[The task] Write out the complete material exactly as it stands.

[Collected data]
☆ ☆ ☆ ☆ ☆ ☆ ☆
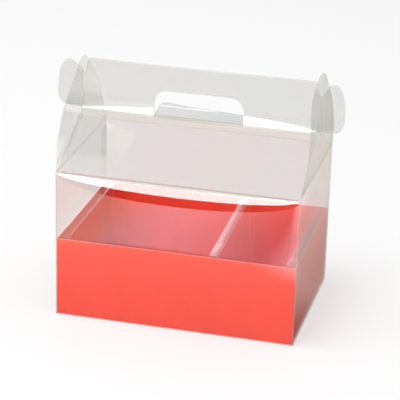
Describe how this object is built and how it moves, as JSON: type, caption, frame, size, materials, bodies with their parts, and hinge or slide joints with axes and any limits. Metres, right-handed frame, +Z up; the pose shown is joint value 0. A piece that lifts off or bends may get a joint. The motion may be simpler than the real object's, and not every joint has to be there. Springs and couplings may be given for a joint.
{
  "type": "clear gable carrier box",
  "caption": "Clear creased carrier box with a gable top, slotted fins, hand hole and finger flap, around a coloured card tray and a folded clear insert.",
  "frame": {"origin": "middle of the base, on the surface that the box stands on", "axes": "+Z up; X along the handle; -Y towards the front, where the finger flap is cut"},
  "size_m": [0.264, 0.157, 0.228],
  "materials": {
    "clear_sheet": "gloss",
    "coral_card": "satin",
    "insert_sheet": "gloss"
  },
  "bodies": {
    "sleeve": {"front_wall": "clear_sheet", "back_wall": "clear_sheet", "left_wall": "clear_sheet", "right_wall": "clear_sheet", "glue_flap": "clear_sheet", "bottom_back_flap": "clear_sheet", "bottom_left_flap": "clear_sheet", "bottom_right_flap": "clear_sheet", "bottom_front_flap": "clear_sheet"},
    "left_fin": {"left_fin": "clear_sheet"},
    "right_fin": {"right_fin": "clear_sheet"},
    "front_top": {"front_roof": "clear_sheet"},
    "back_top": {"back_roof": "clear_sheet"},
    "front_handle": {"front_handle": "clear_sheet", "front_left_ear": "clear_sheet", "front_right_ear": "clear_sheet"},
    "back_handle": {"back_handle": "clear_sheet", "back_left_ear": "clear_sheet", "back_right_ear": "clear_sheet"},
    "hand_flap": {"hand_flap": "clear_sheet"},
    "tray": {"tray_floor": "coral_card", "tray_front_wall": "coral_card", "tray_back_wall": "coral_card", "tray_left_wall": "coral_card", "tray_right_wall": "coral_card", "tray_front_left_tab": "coral_card", "tray_front_right_tab": "coral_card", "tray_back_left_tab": "coral_card", "tray_back_right_tab": "coral_card"},
    "insert": {"insert_left_ridge": "insert_sheet", "insert_left_floor": "insert_sheet", "insert_divider": "insert_sheet", "insert_right_floor": "insert_sheet", "insert_right_ridge": "insert_sheet"}
  },
  "joints": [
    {"name": "left_fin_fold", "type": "hinge", "parent": "sleeve", "child": "left_fin", "pos_m": [-0.11, 0, 0.138], "axis": [0, -1, 0], "range_deg": [0, 100], "deforming": ["front_left_ear", "back_left_ear"]},
    {"name": "right_fin_fold", "type": "hinge", "parent": "sleeve", "child": "right_fin", "pos_m": [0.11, 0, 0.138], "axis": [0, 1, 0], "range_deg": [0, 100], "deforming": ["front_right_ear", "back_right_ear"]},
    {"name": "front_top_open", "type": "hinge", "parent": "sleeve", "child": "front_top", "pos_m": [0, -0.075, 0.138], "axis": [1, 0, 0], "range_deg": [0, 110], "deforming": ["front_left_ear", "front_right_ear"]},
    {"name": "back_top_open", "type": "hinge", "parent": "sleeve", "child": "back_top", "pos_m": [0, 0.075, 0.138], "axis": [-1, 0, 0], "range_deg": [0, 110], "deforming": ["back_left_ear", "back_right_ear"]},
    {"name": "front_handle_fold", "type": "hinge", "parent": "front_top", "child": "front_handle", "pos_m": [0, -0.00175, 0.174], "axis": [1, 0, 0], "range_deg": [0, 100], "deforming": ["front_left_ear", "front_right_ear"]},
    {"name": "back_handle_fold", "type": "hinge", "parent": "back_top", "child": "back_handle", "pos_m": [0, 0.00175, 0.174], "axis": [-1, 0, 0], "range_deg": [0, 100], "deforming": ["back_left_ear", "back_right_ear"]},
    {"name": "hand_flap_turn", "type": "hinge", "parent": "front_top", "child": "hand_flap", "pos_m": [0, -0.00175, 0.174], "axis": [1, 0, 0], "range_deg": [0, 81]},
    {"name": "tray_lift", "type": "slide", "parent": "sleeve", "child": "tray", "axis": [0, 0, 1], "range_m": [0, 0.06]},
    {"name": "insert_lift", "type": "slide", "parent": "tray", "child": "insert", "axis": [0, 0, 1], "range_m": [0, 0.06]}
  ],
  "couplings": [
    {"joint": "back_top_open", "follows": "front_top_open", "ratio": 1}
  ]
}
☆ ☆ ☆ ☆ ☆ ☆ ☆
[Exercise response]
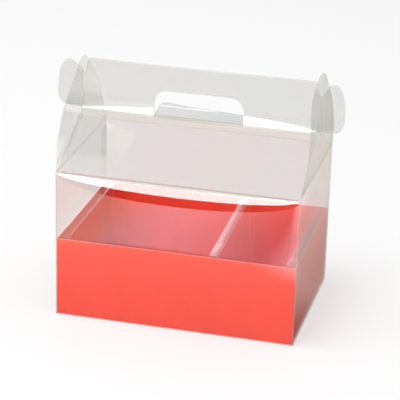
Describe how this object is built and how it moves, as JSON: type, caption, frame, size, materials, bodies with their parts, and hinge or slide joints with axes and any limits. Metres, right-handed frame, +Z up; the pose shown is joint value 0. A piece that lifts off or bends may get a joint. The motion may be simpler than the real object's, and not every joint has to be there. Springs and couplings may be given for a joint.
{
  "type": "clear gable carrier box",
  "caption": "Clear creased carrier box with a gable top, slotted fins, hand hole and finger flap, around a coloured card tray and a folded clear insert.",
  "frame": {"origin": "middle of the base, on the surface that the box stands on", "axes": "+Z up; X along the handle; -Y towards the front, where the finger flap is cut"},
  "size_m": [0.264, 0.157, 0.228],
  "materials": {
    "clear_sheet": "gloss",
    "coral_card": "satin",
    "insert_sheet": "gloss"
  },
  "bodies": {
    "sleeve": {"front_wall": "clear_sheet", "back_wall": "clear_sheet", "left_wall": "clear_sheet", "right_wall": "clear_sheet", "glue_flap": "clear_sheet", "bottom_back_flap": "clear_sheet", "bottom_left_flap": "clear_sheet", "bottom_right_flap": "clear_sheet", "bottom_front_flap": "clear_sheet"},
    "left_fin": {"left_fin": "clear_sheet"},
    "right_fin": {"right_fin": "clear_sheet"},
    "front_top": {"front_roof": "clear_sheet"},
    "back_top": {"back_roof": "clear_sheet"},
    "front_handle": {"front_handle": "clear_sheet", "front_left_ear": "clear_sheet", "front_right_ear": "clear_sheet"},
    "back_handle": {"back_handle": "clear_sheet", "back_left_ear": "clear_sheet", "back_right_ear": "clear_sheet"},
    "hand_flap": {"hand_flap": "clear_sheet"},
    "tray": {"tray_floor": "coral_card", "tray_front_wall": "coral_card", "tray_back_wall": "coral_card", "tray_left_wall": "coral_card", "tray_right_wall": "coral_card", "tray_front_left_tab": "coral_card", "tray_front_right_tab": "coral_card", "tray_back_left_tab": "coral_card", "tray_back_right_tab": "coral_card"},
    "insert": {"insert_left_ridge": "insert_sheet", "insert_left_floor": "insert_sheet", "insert_divider": "insert_sheet", "insert_right_floor": "insert_sheet", "insert_right_ridge": "insert_sheet"}
  },
  "joints": [
    {"name": "left_fin_fold", "type": "hinge", "parent": "sleeve", "child": "left_fin", "pos_m": [-0.11, 0, 0.138], "axis": [0, -1, 0], "range_deg": [0, 100], "deforming": ["front_left_ear", "back_left_ear"]},
    {"name": "right_fin_fold", "type": "hinge", "parent": "sleeve", "child": "right_fin", "pos_m": [0.11, 0, 0.138], "axis": [0, 1, 0], "range_deg": [0, 100], "deforming": ["front_right_ear", "back_right_ear"]},
    {"name": "front_top_open", "type": "hinge", "parent": "sleeve", "child": "front_top", "pos_m": [0, -0.075, 0.138], "axis": [1, 0, 0], "range_deg": [0, 110], "deforming": ["front_left_ear", "front_right_ear"]},
    {"name": "back_top_open", "type": "hinge", "parent": "sleeve", "child": "back_top", "pos_m": [0, 0.075, 0.138], "axis": [-1, 0, 0], "range_deg": [0, 110], "deforming": ["back_left_ear", "back_right_ear"]},
    {"name": "front_handle_fold", "type": "hinge", "parent": "front_top", "child": "front_handle", "pos_m": [0, -0.00175, 0.174], "axis": [1, 0, 0], "range_deg": [0, 100], "deforming": ["front_left_ear", "front_right_ear"]},
    {"name": "back_handle_fold", "type": "hinge", "parent": "back_top", "child": "back_handle", "pos_m": [0, 0.00175, 0.174], "axis": [-1, 0, 0], "range_deg": [0, 100], "deforming": ["back_left_ear", "back_right_ear"]},
    {"name": "hand_flap_turn", "type": "hinge", "parent": "front_top", "child": "hand_flap", "pos_m": [0, -0.00175, 0.174], "axis": [1, 0, 0], "range_deg": [0, 81]},
    {"name": "tray_lift", "type": "slide", "parent": "sleeve", "child": "tray", "axis": [0, 0, 1], "range_m": [0, 0.06]},
    {"name": "insert_lift", "type": "slide", "parent": "tray", "child": "insert", "axis": [0, 0, 1], "range_m": [0, 0.06]}
  ],
  "couplings": [
    {"joint": "back_top_open", "follows": "front_top_open", "ratio": 1}
  ]
}